The U.S. Nuclear Regulatory Commission has issued a construction permit for a new nuclear test reactor to be built in Oak Ridge, Tennessee.

The U.S. Nuclear Regulatory Commission has issued a construction permit for a new nuclear test reactor to be built in Oak Ridge, Tennessee.

Kairos Power, the California company developing the Hermes demonstration reactor, says it’s the first non-water-cooled reactor to be approved for construction in the U.S. in over 50 years.

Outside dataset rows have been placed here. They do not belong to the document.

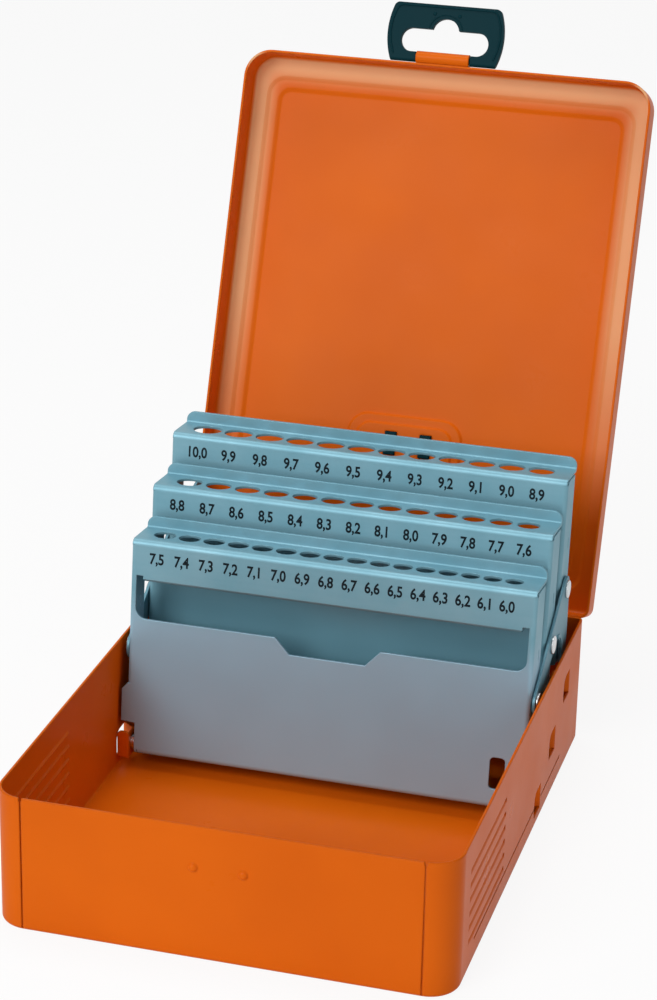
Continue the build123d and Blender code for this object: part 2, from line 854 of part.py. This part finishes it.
def drive_ear():
    """Ear on the inside of the lid's left rim, in the closed place."""
    wall = -(lid_half - sheet)
    outer = -(inner_wall_x - ear_wall_play)
    inner = outer + leaf_sheet
    y0, y1 = drive_y - ear_half_width, drive_y + ear_half_width
    foot = drive_z - ear_half_width
    blade = span(outer, inner, y0, y1, foot, lid_z + lid_depth / 2)
    corners = blade.edges().filter_by(Axis.X).group_by(Axis.Z)[0]
    blade = fillet(corners, ear_round)
    pad = span(wall, inner, y0, y1, lid_z + lid_gap, lid_z + lid_depth / 2)
    hole = disc_x(outer - past, inner + past, drive_y, drive_z, drive_pin_radius)
    return blade + pad - hole


def drive_pin():
    """Pin riveted in the ear, with a head inside the left link, in the closed place."""
    outer = -(inner_wall_x - ear_wall_play)
    head_x = -(link_x - side_play)
    shank = disc_x(outer, head_x, drive_y, drive_z, drive_pin_radius)
    head = disc_x(head_x, head_x + drive_head, drive_y, drive_z, drive_head_radius)
    return shank + head


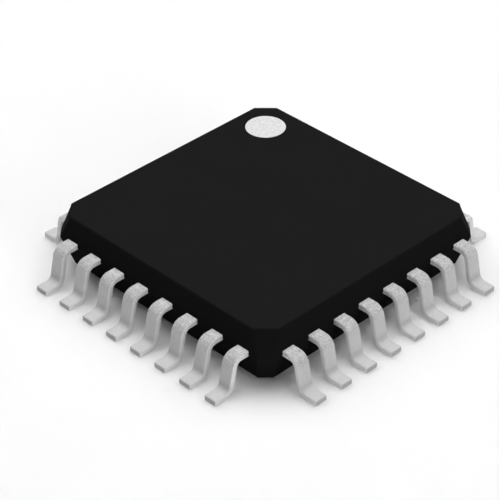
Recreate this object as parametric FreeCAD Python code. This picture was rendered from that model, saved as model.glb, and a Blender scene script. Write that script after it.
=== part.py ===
import FreeCAD, Part
import math
import os

from FreeCAD import Vector

# Quad flat pack chip: 32 gull-wing leads, eight on each side, round a square moulded body.
# Millimetres. +Z is up, the feet stand on Z = 0 and the origin is under the middle of the body.
# Sides are numbered 1 to 4 as -X, -Y, +X and +Y. Pin 1 is at the +Y end of side 1, and the pins
# count on from there, anticlockwise seen from above.

# Leads, outside the moulding
lead_pitch = 0.80
leads_per_side = 8
lead_width = 0.35
lead_thickness = 0.15
lead_projection = 1.00        # side of the body to the tip of the foot
foot_run = 0.47               # tip to the corner of the foot, along the lead's middle line
riser_lean = 12.0             # degrees from upright
shoulder_bend_radius = 0.13   # inside of the bend beside the body
foot_bend_radius = 0.16       # inside of the bend above the foot

# Moulded body
corner_margin = 0.70          # middle of the last lead on a side to the next side
standoff = 0.13               # seating plane to the underside
lower_depth = 0.765           # underside to the parting plane, where the mould halves meet
upper_depth = 0.635           # parting plane to the top face
lower_draft = 17.0            # degrees
upper_draft = 10.0            # degrees
underside_corner_cut = 0.24   # leg of the cut corner, at the underside
parting_corner_cut = 0.27
top_corner_cut = 0.40
rim_radius = 0.05             # round the top face and the underside

# Marks in the moulded body
dot_diameter = 1.00           # pale dot beside pin 1
dot_depth = 0.03
dot_inset = 0.95              # its centre, from both sides
ejector_diameter = 0.90       # dents of the mould's ejector pins, in the underside
ejector_depth = 0.03
ejector_inset = 1.40          # their centres, from both sides

# Silicon and its adhesive
die_size = 3.00
die_thickness = 0.28
attach_thickness = 0.02
attach_margin = 0.06          # adhesive that shows past the silicon, each side

# Die paddle and its four tie bars
paddle_margin = 0.50          # paddle past the silicon, each side
paddle_thickness = 0.15
paddle_downset = 0.20         # below the leads
tie_bar_width = 0.20
tie_bar_level_run = 0.15      # from the paddle's corner to the slope, along the diagonal
tie_bar_slope_run = 0.30
tie_bar_skin = 0.12           # moulding over the end of the tie bar

# Inner ends of the leads, held in the moulding
fan_setback = 0.15            # side of the body to where a lead turns towards its tip
tip_gap = 0.30                # paddle to the tips
tip_width = 0.22
tie_bar_gap = 0.18            # tie bar to the tip of the lead beside it

# Bond wires, with a few flat sides that stand for their round section
wire_diameter = 0.03
wire_flats = 6
ball_diameter = 0.08
ball_height = 0.02
bond_pad_pitch = 0.33
bond_pad_inset = 0.10         # middle of the ball, from the edge of the silicon
wire_rise = 0.13              # ball to the first bend
wire_level_run = 0.45         # first bend to the crown, where the wire starts down
stitch_inset = 0.06           # tip of the lead to the heel of the stitch
stitch_length = 0.08

# Worked out from the sizes above
body_size = (leads_per_side - 1) * lead_pitch + 2 * corner_margin
parting_height = standoff + lower_depth
body_top = parting_height + upper_depth
lead_top = parting_height + lead_thickness / 2
lead_reach = body_size / 2 + lead_projection
paddle_size = die_size + 2 * paddle_margin
paddle_middle = parting_height - paddle_downset
paddle_top = paddle_middle + paddle_thickness / 2
die_underside = paddle_top + attach_thickness
die_top = die_underside + die_thickness
fan_reach = body_size / 2 - fan_setback
tip_reach = paddle_size / 2 + tip_gap
last_place = (leads_per_side - 1) / 2
tip_to_diagonal = tie_bar_width / 2 + tie_bar_gap + tip_width / 2
tip_pitch = (tip_reach - tip_to_diagonal * math.sqrt(2)) / last_place

centre_line = Vector(0, 0, 0)
up = Vector(0, 0, 1)


def turned(shape, degrees):
    """Copy of a shape, turned about the upright line through the middle of the chip."""
    copy = shape.copy()
    copy.rotate(centre_line, up, degrees)
    return copy


def on_side(shape, side):
    """A shape made on the +X side, turned to side 1, 2, 3 or 4."""
    return turned(shape, 90 + 90 * side)


def places():
    """Places along a side, in pitches from its middle."""
    return [count - last_place for count in range(leads_per_side)]


def flat_face(points):
    return Part.Face(Part.makePolygon(points + points[:1]))


def ringed_solid(rings):
    """Solid with flat sides, between rings of points that run anticlockwise seen from its end."""
    faces = [flat_face(rings[0][::-1]), flat_face(rings[-1])]
    count = len(rings[0])
    for near, far in zip(rings, rings[1:]):
        for i in range(count):
            j = (i + 1) % count
            faces.append(flat_face([near[i], near[j], far[j], far[i]]))
    return Part.Solid(Part.Shell(faces))


def cut_square(half, cut, height):
    """Corners of a level square that has its own corners cut off."""
    ring = []
    for turn in range(4):
        c, s = [(1, 0), (0, 1), (-1, 0), (0, -1)][turn]
        for x, y in ((half, half - cut), (half - cut, half)):
            ring.append(Vector(x * c - y * s, x * s + y * c, height))
    return ring


def body_blank():
    """Outside of the moulding: two drafted halves that meet at the parting plane."""
    half = body_size / 2
    low_half = half - lower_depth * math.tan(math.radians(lower_draft))
    top_half = half - upper_depth * math.tan(math.radians(upper_draft))
    blank = ringed_solid([
        cut_square(low_half, underside_corner_cut, standoff),
        cut_square(half, parting_corner_cut, parting_height),
        cut_square(top_half, top_corner_cut, body_top),
    ])
    rims = []
    for edge in blank.Edges:
        box = edge.BoundBox
        if box.ZMin > parting_height + upper_depth / 2 or box.ZMax < parting_height - lower_depth / 2:
            rims.append(edge)
    return blank.makeFillet(rim_radius, rims)


def ejector_dents():
    """Shallow round dents near the corners of the underside."""
    out = body_size / 2 - ejector_inset
    dent = Part.makeCylinder(ejector_diameter / 2, ejector_depth, Vector(out, out, standoff))
    return [turned(dent, 90 * turn) for turn in range(4)]


def pin_1_mark():
    """Disc of pale ink that fills the dimple beside pin 1, level with the top face."""
    out = body_size / 2 - dot_inset
    return Part.makeCylinder(dot_diameter / 2, dot_depth, Vector(-out, out, body_top - dot_depth))


def arc_points(centre, radius, first, last):
    """Start, middle and end of an arc in the XZ plane, by angles from straight up towards +X."""
    points = []
    for angle in (first, (first + last) / 2, last):
        points.append(centre + Vector(math.sin(angle), 0, math.cos(angle)) * radius)
    return points


def gull_wing_face(inner_end):
    """Side view of a lead in the XZ plane: level, down the riser, and level again at the foot."""
    half = lead_thickness / 2
    lean = math.radians(riser_lean)
    bend = math.pi / 2 - lean
    shoulder_middle = shoulder_bend_radius + half
    foot_middle = foot_bend_radius + half
    foot_corner = lead_reach - foot_run
    shoulder_corner = foot_corner - (parting_height - half) * math.tan(lean)
    shoulder_x = shoulder_corner - shoulder_middle * math.tan(bend / 2)
    shoulder = Vector(shoulder_x, 0, parting_height - shoulder_middle)
    foot = Vector(foot_corner + foot_middle * math.tan(bend / 2), 0, half + foot_middle)
    down = math.pi
    stations = [
        [Vector(inner_end, 0, lead_top)],
        arc_points(shoulder, shoulder_middle + half, 0, bend),
        arc_points(foot, foot_middle - half, down + bend, down),
        [Vector(lead_reach, 0, lead_thickness)],
        [Vector(lead_reach, 0, 0)],
        arc_points(foot, foot_middle + half, down, down + bend),
        arc_points(shoulder, shoulder_middle - half, bend, 0),
        [Vector(inner_end, 0, lead_top - lead_thickness)],
    ]
    edges = []
    last = stations[-1][0]
    for station in stations:
        edges.append(Part.LineSegment(last, station[0]).toShape())
        if len(station) == 3:
            edges.append(Part.Arc(*station).toShape())
        last = station[-1]
    return Part.Face(Part.Wire(edges))


def lead_plan(place):
    """Outline of a lead seen from above: straight out of the body, fanned in to its tip."""
    tip = Vector(tip_reach, tip_pitch * place, 0)
    turn = Vector(fan_reach, lead_pitch * place, 0)
    end = Vector(lead_reach + lead_projection, lead_pitch * place, 0)
    along = (turn - tip).normalize()
    half_bend = math.atan2(along.y, along.x) / 2
    across_tip = Vector(-along.y, along.x, 0) * tip_width / 2
    across_turn = Vector(-math.sin(half_bend), math.cos(half_bend), 0) / math.cos(half_bend) * lead_width / 2
    across_end = Vector(0, lead_width / 2, 0)
    return [
        tip - across_tip, turn - across_turn, end - across_end,
        end + across_end, turn + across_turn, tip + across_tip,
    ]


def lead(place):
    """Lead on the +X side: the bent sheet, trimmed to the lead's outline."""
    sheet_half = body_size
    sheet = gull_wing_face(tip_reach - tip_width).extrude(Vector(0, 2 * sheet_half, 0))
    sheet.translate(Vector(0, -sheet_half, 0))
    blank = flat_face(lead_plan(place)).extrude(up * body_top)
    return sheet.common(blank).Solids[0]


def tie_bar():
    """Tie bar along +X: level with the paddle, up a slope, and level with the leads."""
    half = paddle_thickness / 2
    paddle_corner = paddle_size / math.sqrt(2)
    slope_start = paddle_corner + tie_bar_level_run
    slope_end = slope_start + tie_bar_slope_run
    outer = (body_size - parting_corner_cut) / math.sqrt(2) - tie_bar_skin
    bend_shift = half * math.tan(math.atan2(paddle_downset, tie_bar_slope_run) / 2)

    def surface(hand):
        """Upper face of the strip for hand 1, lower face for hand -1."""
        low = paddle_middle + hand * half
        high = parting_height + hand * half
        shift = hand * bend_shift
        return [
            Vector(paddle_corner / 2, 0, low), Vector(slope_start - shift, 0, low),
            Vector(slope_end - shift, 0, high), Vector(outer, 0, high),
        ]

    bar = flat_face(surface(1) + surface(-1)[::-1]).extrude(Vector(0, tie_bar_width, 0))
    bar.translate(Vector(0, -tie_bar_width / 2, 0))
    return bar


def centred_plate(size, thickness, underside):
    return Part.makeBox(size, size, thickness, Vector(-size / 2, -size / 2, underside))


def die_paddle():
    """Sunken plate under the silicon, with a tie bar towards each corner of the moulding."""
    plate = centred_plate(paddle_size, paddle_thickness, paddle_top - paddle_thickness)
    bars = [turned(tie_bar(), 45 + 90 * turn) for turn in range(4)]
    return plate.fuse(bars).removeSplitter().Solids[0]


def bond_wire(place):
    """Gold wire from a ball on the silicon to a stitch on the lead, on the +X side."""
    radius = wire_diameter / 2
    pad = Vector(die_size / 2 - bond_pad_inset, bond_pad_pitch * place, die_top)
    tip = Vector(tip_reach, tip_pitch * place, lead_top + radius)
    turn = Vector(fan_reach, lead_pitch * place, lead_top + radius)
    heel = tip + (turn - tip).normalize() * stitch_inset
    ahead = Vector(heel.x - pad.x, heel.y - pad.y, 0).normalize()
    aside = Vector(-ahead.y, ahead.x, 0)
    ball_top = pad + up * ball_height
    first_bend = ball_top + up * wire_rise
    crown = first_bend + ahead * wire_level_run
    down = (heel - crown).normalize()

    def ring(centre, radius, before, after):
        """Section of the wire, mitred between the run before it and the run after it."""
        both = before.cross(aside) + after.cross(aside)
        facing = both * 2 / both.Length ** 2
        corner = radius / math.cos(math.pi / wire_flats)
        points = []
        for i in range(wire_flats):
            angle = math.pi * ((2 * i + 1) / wire_flats - 0.5)
            points.append(centre + (aside * math.cos(angle) + facing * math.sin(angle)) * corner)
        return points

    return ringed_solid([
        ring(pad, ball_diameter / 2, up, up),
        ring(ball_top, radius, up, up),
        ring(first_bend, radius, up, ahead),
        ring(crown, radius, ahead, down),
        ring(heel, radius, down, ahead),
        ring(heel + ahead * stitch_length, radius, ahead, ahead),
    ])


def build():
    """Every piece of the chip, by name."""
    pieces = {}
    pin = 0
    for side in (1, 2, 3, 4):
        for place in places():
            pin += 1
            pieces[f"lead_{pin:02d}"] = on_side(lead(place), side)
        wires = [on_side(bond_wire(place), side) for place in places()]
        pieces[f"bond_wires_{side}"] = Part.makeCompound(wires)
    pieces["die_paddle"] = die_paddle()
    pieces["die_attach"] = centred_plate(die_size + 2 * attach_margin, attach_thickness, paddle_top)
    pieces["silicon_die"] = centred_plate(die_size, die_thickness, die_underside)
    pieces["pin_1_mark"] = pin_1_mark()

    moulded_in = []
    for shape in pieces.values():
        moulded_in += shape.Solids
    pieces["mould_body"] = body_blank().cut(moulded_in + ejector_dents()).Solids[0]
    return pieces


os.makedirs("parts", exist_ok=True)
for name, shape in build().items():
    shape.exportStep(f"parts/{name}.step")
    print(name, len(shape.Solids), "solids", round(shape.Volume, 5), "mm3", shape.isValid())
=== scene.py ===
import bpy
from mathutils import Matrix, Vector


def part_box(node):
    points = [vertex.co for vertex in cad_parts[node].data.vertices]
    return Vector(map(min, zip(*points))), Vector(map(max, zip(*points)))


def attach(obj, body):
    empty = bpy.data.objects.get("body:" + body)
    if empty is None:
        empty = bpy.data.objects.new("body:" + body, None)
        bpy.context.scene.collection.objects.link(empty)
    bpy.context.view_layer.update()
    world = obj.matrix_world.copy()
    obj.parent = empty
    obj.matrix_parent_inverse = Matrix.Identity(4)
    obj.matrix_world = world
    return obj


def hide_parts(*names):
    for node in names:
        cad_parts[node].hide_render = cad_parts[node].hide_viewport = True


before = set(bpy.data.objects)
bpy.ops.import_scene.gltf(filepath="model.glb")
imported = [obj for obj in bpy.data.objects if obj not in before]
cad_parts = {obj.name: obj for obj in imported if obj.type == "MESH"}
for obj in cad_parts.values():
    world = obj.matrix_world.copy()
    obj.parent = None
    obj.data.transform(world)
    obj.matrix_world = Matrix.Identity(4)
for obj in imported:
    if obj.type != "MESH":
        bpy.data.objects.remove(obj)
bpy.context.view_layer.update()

import math

import bmesh
import bpy
from mathutils import Matrix, Vector

# Quad flat pack chip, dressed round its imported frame. Lengths in the dictionaries are millimetres.
# +Z is up, the feet stand on Z = 0, and the sides are numbered 1 to 4 as -X, -Y, +X and +Y.
mm = 0.001
scene = bpy.context.scene
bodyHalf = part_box("mould_body")[1].x / mm
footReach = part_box("lead_20")[1].x / mm

picture = {
    "azimuth": 45.0,          # degrees round from looking along +Y
    "elevation": 35.42,
    "distance": 49.30,
    "aimHeight": 0.389,
    "lens": 151.69,
    "sensorWidth": 36.0,
    "sideShift": -0.0311,     # the chip stands a little right of the middle
    "clip": (1.0, 2000.0),    # nearest and farthest distance that it sees
}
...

Construction of the 35-megawatt thermal reactor, which uses molten salt to cool the reactor core, at the Heritage Center Industrial Park is expected to begin next year. The Oak Ridge National Laboratory and the Tennessee Valley Authority, are “collaborators” on the project, which has been paid for “nearly exclusively” through private investment, the company says, though the project has also been selected for $303 million in Department of Energy funding.

In a statement the TVA said it has been partnering with Kairos for several years to provide its “expertise in engineering, operations and licensing support” to Kairos. The Hermes reactor will be just a few miles from TVA’s Clinch River Nuclear site.

“With the Hermes construction permit now approved, Kairos Power is demonstrating our leadership in developing advanced nuclear reactors and we have made a big step forward on our path to deploying clean, safe, reliable, and affordable energy in East Tennessee and beyond,” said Mike Laufer, Kairos Power co-founder and CEO, in a statement.

A separate application to the NRC for an operating license will have to be approved before Kairos Power can operate the demonstration reactor, the NRC said.

Across the country, private developers, policymakers and utilities are exploring options for advanced reactors and small modular reactors to maintain reliability in a decarbonizing grid, power hydrogen production, replace jobs and tax revenue in struggling towns where coal power plants are closing and bring zero-emissions electricity to remote areas of the globe.

But new nuclear power has been infamously expensive and difficult to build in the United States over the past several decades, and one of the more celebrated advanced reactor projects, NuScale’s Carbon Free Power Project, was recently canceled as costs climbed and subscribers pulled out.